When it comes to weddings, the sky is the limit. You can get married on a hot air balloon, in the jungle, at the beach, have fireworks, cheese plates, drinks, and play baseball. As funeral directors we know that these things are possible for funerals. Yet even we choose to have the service even for our own family members in a dark stuffy place. We choose this outdated traditionalist model which we have always done. We invite our friends and families to funerals for our loved ones which are not our best work. And were leading by example that funerals need to be performed at a church or hall. That they need to have little sandwiches and that they’re all the same. Some funeral directors say funeral service is their calling. How can something be your calling, if you’re not excited about it?


Wouldn’t it be amazing to have a funeral at the beach in a giant tent with a BBQ and a DJ? What about organizing a block party on the person’s street that they lived and had the ceremony in front of their house with bonfires? Wouldn’t that be exciting?

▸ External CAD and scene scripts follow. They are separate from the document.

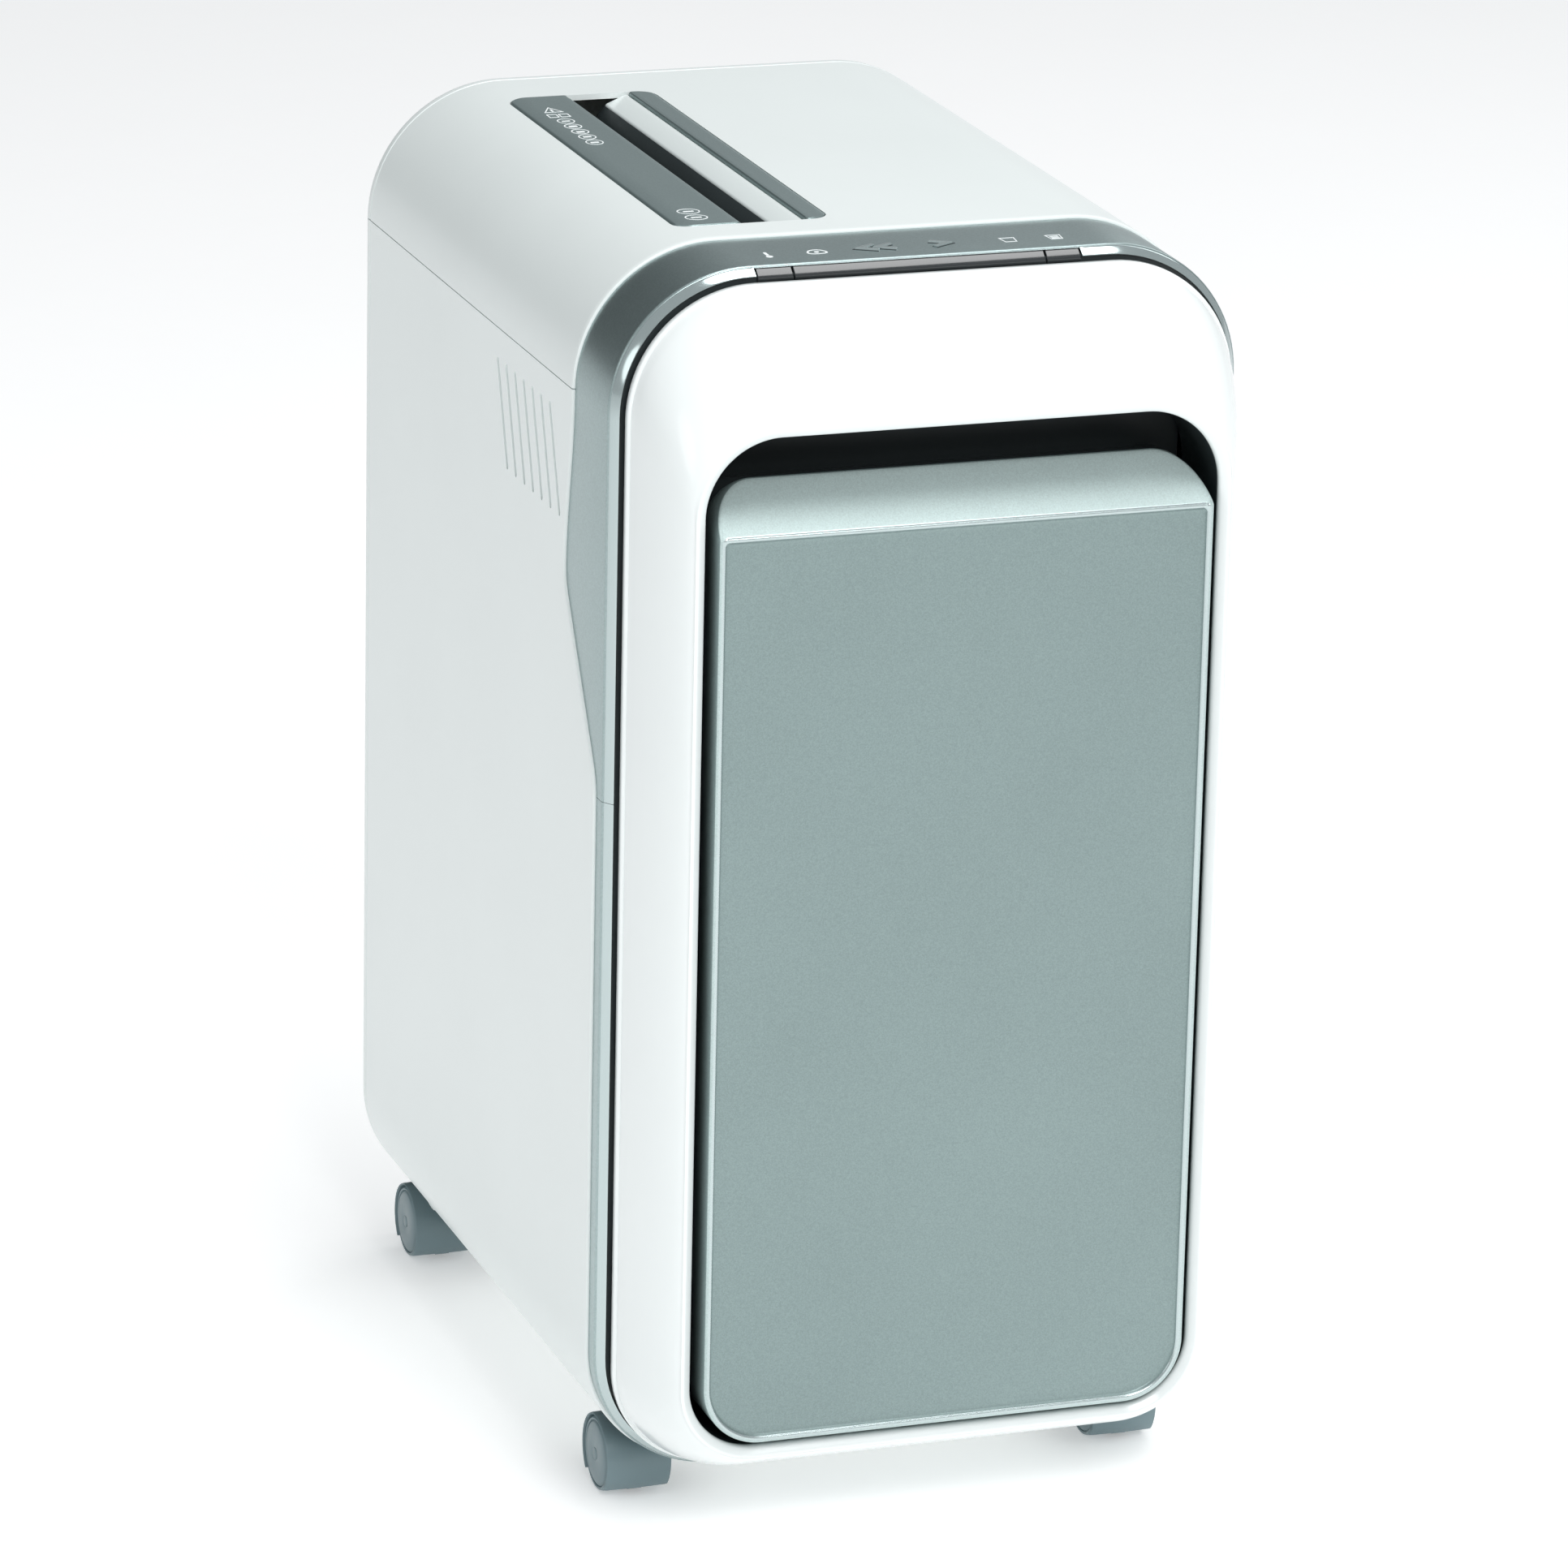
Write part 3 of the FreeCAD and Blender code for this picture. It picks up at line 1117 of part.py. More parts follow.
def make_screws():
    """Screws in front of and behind the block, down through the cradle."""
    foot = cradle_top + SCREWS["tall"]
    screws = []
    for n, (x, y) in enumerate(screw_spots()):
        name = "cradle_screw_%d" % n
        head = rod(name + "_head", "Z", SCREWS["head"], (x, y, cradle_top), SCREWS["tall"])
        shank = rod(name + "_shank", "Z", SCREWS["shank"], (x, y, foot - SCREWS["long"]), SCREWS["long"])
        screws.append(fuse(name, head, shank))
    keep(group("cradle_screws", *screws), "cradle_screws")


make_cabinet()
make_hood()
make_back_covers()
make_rear_fittings()
make_trims()
make_lens()
make_front_frame()
make_entry()
make_keys()
make_block()
make_pan()
make_inside()
make_electrics()
make_bin()
make_casters()
make_screws()
doc.recompute()

for thing in doc.Objects:
    if "Invalid" in thing.State or "Error" in thing.State:
        raise RuntimeError("%s failed: %s" % (thing.Name, thing.State))
for thing in KEPT:
    if thing.Shape.isNull() or not thing.Shape.isValid() or not thing.Shape.Solids:
        raise RuntimeError("%s has no valid solid" % thing.Label)

os.makedirs("parts", exist_ok=True)
for thing in KEPT:
    thing.Shape.exportStep("parts/%s.step" % thing.Label)
print(len(KEPT), "sub-parts written")
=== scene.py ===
import bmesh
import bpy
import json
import math
import numpy as np
from mathutils import Matrix, Vector


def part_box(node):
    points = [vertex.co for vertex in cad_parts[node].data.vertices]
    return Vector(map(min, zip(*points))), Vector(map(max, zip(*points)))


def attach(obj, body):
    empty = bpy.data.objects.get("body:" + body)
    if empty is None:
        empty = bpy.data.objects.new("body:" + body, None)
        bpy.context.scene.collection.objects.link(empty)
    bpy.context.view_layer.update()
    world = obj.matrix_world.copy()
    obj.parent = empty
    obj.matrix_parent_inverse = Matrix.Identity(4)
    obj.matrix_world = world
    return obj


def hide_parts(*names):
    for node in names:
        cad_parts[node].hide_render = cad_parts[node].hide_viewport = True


# A deskside paper shredder: white casing, silver band, sloped white front frame, silver bin front.
# Lengths are millimetres until they go into a mesh, where MM turns them into metres.
# The front faces -Y, X runs to the right as seen from the front, and the floor is at z = 0.
MM = 0.001

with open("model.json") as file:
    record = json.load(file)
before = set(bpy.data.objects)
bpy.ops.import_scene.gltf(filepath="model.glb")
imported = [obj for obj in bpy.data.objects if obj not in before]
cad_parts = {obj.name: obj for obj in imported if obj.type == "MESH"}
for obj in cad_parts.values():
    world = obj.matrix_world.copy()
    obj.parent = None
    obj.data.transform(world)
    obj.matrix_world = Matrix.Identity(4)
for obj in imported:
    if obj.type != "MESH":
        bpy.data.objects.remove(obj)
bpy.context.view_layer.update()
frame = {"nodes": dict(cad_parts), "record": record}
nodes = frame["nodes"]


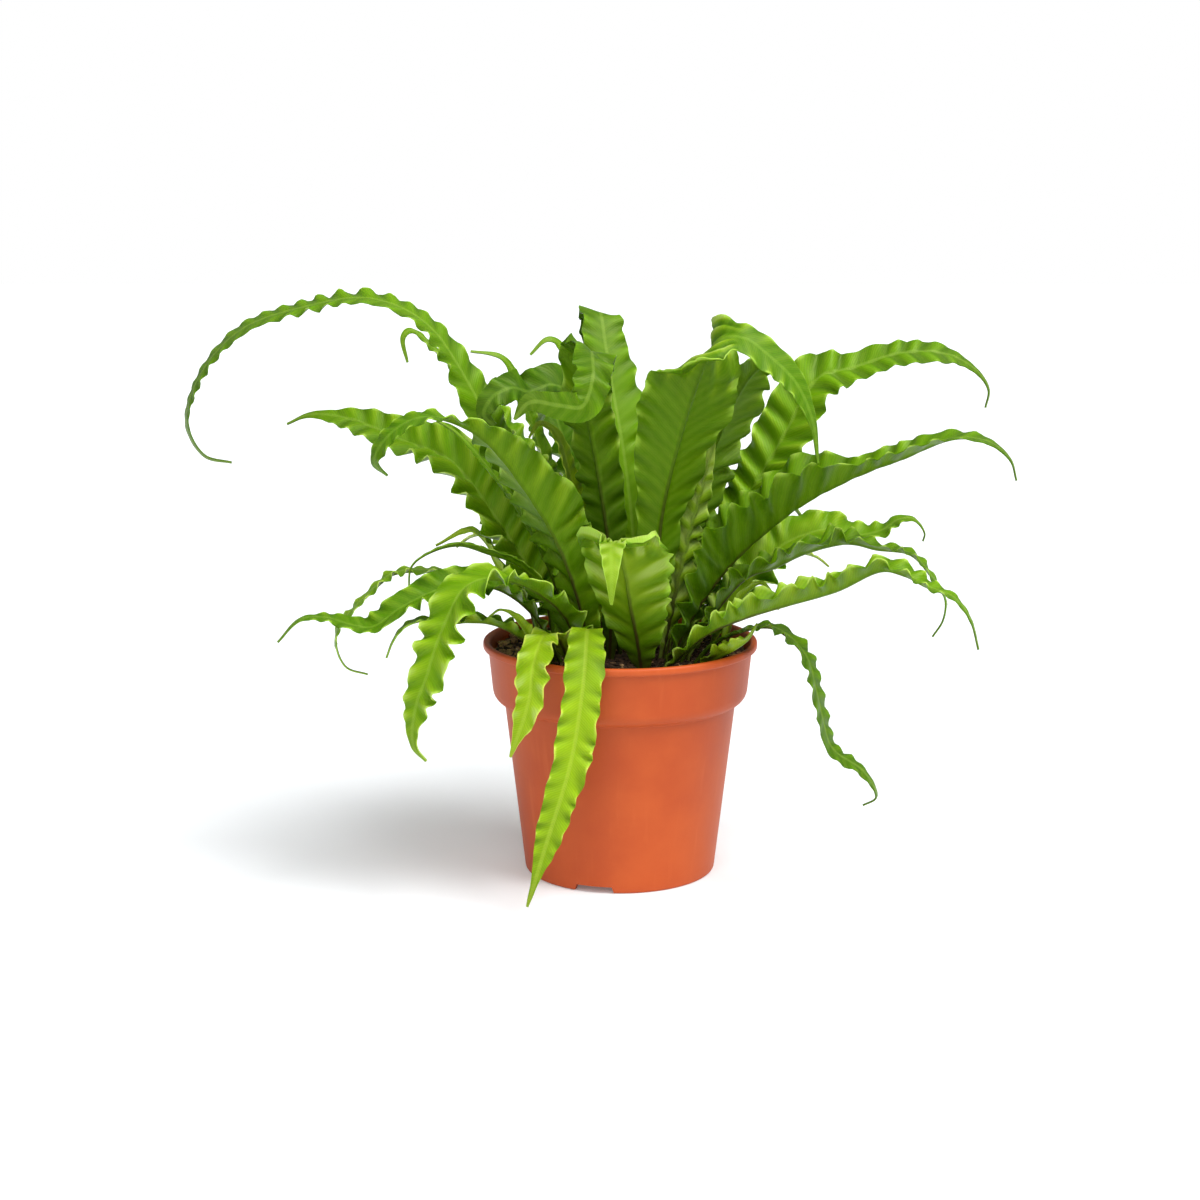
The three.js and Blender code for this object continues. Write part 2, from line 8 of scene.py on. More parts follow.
import bpy
import numpy as np
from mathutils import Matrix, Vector


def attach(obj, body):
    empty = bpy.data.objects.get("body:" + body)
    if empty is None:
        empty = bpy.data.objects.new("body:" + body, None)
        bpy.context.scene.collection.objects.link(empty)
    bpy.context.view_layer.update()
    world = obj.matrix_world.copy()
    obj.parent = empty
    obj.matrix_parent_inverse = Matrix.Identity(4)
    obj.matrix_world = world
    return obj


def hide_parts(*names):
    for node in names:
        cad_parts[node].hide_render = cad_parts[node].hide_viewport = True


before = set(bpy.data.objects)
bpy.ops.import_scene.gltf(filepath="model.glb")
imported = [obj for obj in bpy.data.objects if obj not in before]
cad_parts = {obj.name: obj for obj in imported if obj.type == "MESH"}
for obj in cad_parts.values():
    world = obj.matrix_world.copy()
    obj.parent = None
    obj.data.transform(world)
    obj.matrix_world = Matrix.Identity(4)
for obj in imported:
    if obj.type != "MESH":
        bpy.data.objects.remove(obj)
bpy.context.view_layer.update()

MM = 0.001
UP = np.array([0.0, 0.0, 1.0])

# Pot
POT_HEIGHT = 146
RIM_RADIUS = 85
LIP_HEIGHT = 5
LIP_INNER_RADIUS = 81
COLLAR_TOP_RADIUS = 81.8
COLLAR_LOW_RADIUS = 79
COLLAR_LOW = 118
COLLAR_END = 108
BODY_TOP_RADIUS = 72
FOOT_RADIUS = 59.4
FOOT_RING_INNER_RADIUS = 54
CENTRE_PAD_RADIUS = 13
FLOOR_HEIGHT = 5
WALL = 2
NOTCH_COUNT = 3
NOTCH_WIDTH = 24
NOTCH_HEIGHT = 4.2
FRONT_NOTCH_BEARING = -106
DRAIN_COUNT = 6
DRAIN_RADIUS = 5
DRAIN_CIRCLE_RADIUS = 36

# Soil
SOIL_TOP = 134
SOIL_GAP = 0.3
SOIL_HEAP = 5
HEAP_RADII = (48, 72)

# Fronds
STEM_DEPTH = 8
STEM_RISE = 1.5
STEM_HALF_WIDTH = 2.2
STEM_THICKNESS = 2.8
RIB_THICKNESS = 2
BLADE_THICKNESS = 0.75
TIP_HALF_WIDTH = 0.7
TIP_THICKNESS = 0.8
WAVE_LENGTH = 13.86
WAVE_HEIGHT = 4
CHANNEL_ANGLE = 30
TAPER = 2.6
OPENING = 0.7
OPEN_END = 0.3
TAIL_START = 0.55
THIN_FROM = 0.8
THIN_TO = 0.97
THINNING = 0.55

ARCH_SHAPE = [(0.1, 0.35), (0.34, 0.78), (0.66, 1), (0.88, 0.92), (1, 0.78)]


def arch(foot, bearing, reach, height):
    """The route of a frond that rises and arches over in one direction."""
    x, y = foot
    along, aside = math.cos(math.radians(bearing)), math.sin(math.radians(bearing))
    rest = []
    for out, up in ARCH_SHAPE:
        rest.append((x + reach * out * along, y + reach * out * aside, SOIL_TOP + height * up))
    return [foot, *rest]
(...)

Would people get excited about a funeral, like the way they do with a wedding, if they didn’t feel like they had only about 3 options? Immediate cremation, memorial service, or traditional. All held in a church, hall or funeral home. No wonder the first thing people think of is the bill. Because those services don’t make them excited!!!!


I’m excited for almost every funeral. I think about the services I will have for my family members and I get this rush. I get weepy when I think about the ways I can honor their lives because they mean so much to me. I want my mom’s funeral to be held in a barn and have a petting zoo for the kids, a potluck pick-nic, and a guitar player and it will blow my mind even though I am planning it, because it will be amazing. And will cost the same or less than a traditional funeral. My mom is young, alive and in good health and one of my best friends, but I dream of her funeral. Because funeral service is my is passion.


If this is our calling, we need to teach people and lead by example of what is possible. We need to get people excited for the service, and when Crystal comes into the office and announces that her dad passed away. She has the mix of sorrow and excitement, about how she can share his memory, which impacted her world. That is how we break the stigma, that funerals are expensive and a waste of money.


People come to us when they feel absolutely powerless. We are offering them the same 3 options on our price list. The caskets all look the same, the urns are all conventional. The public doesn’t feel like they have creative control. I want to plant these ideas and give people options and give back their power. I want to make crazy alternative products and services to the families I serve, which gets them excited. On Saturday I am launching my DIY YouTube funeral channel, called Kari Peters Passing. Teaching people that there are other options and projects where they have creative control, because too many funeral directors are not educating or asking the right questions to their families. And too many are not practicing what they preach. I am dying with excitement to share all of my ideas and transform the industry and the stigma around death.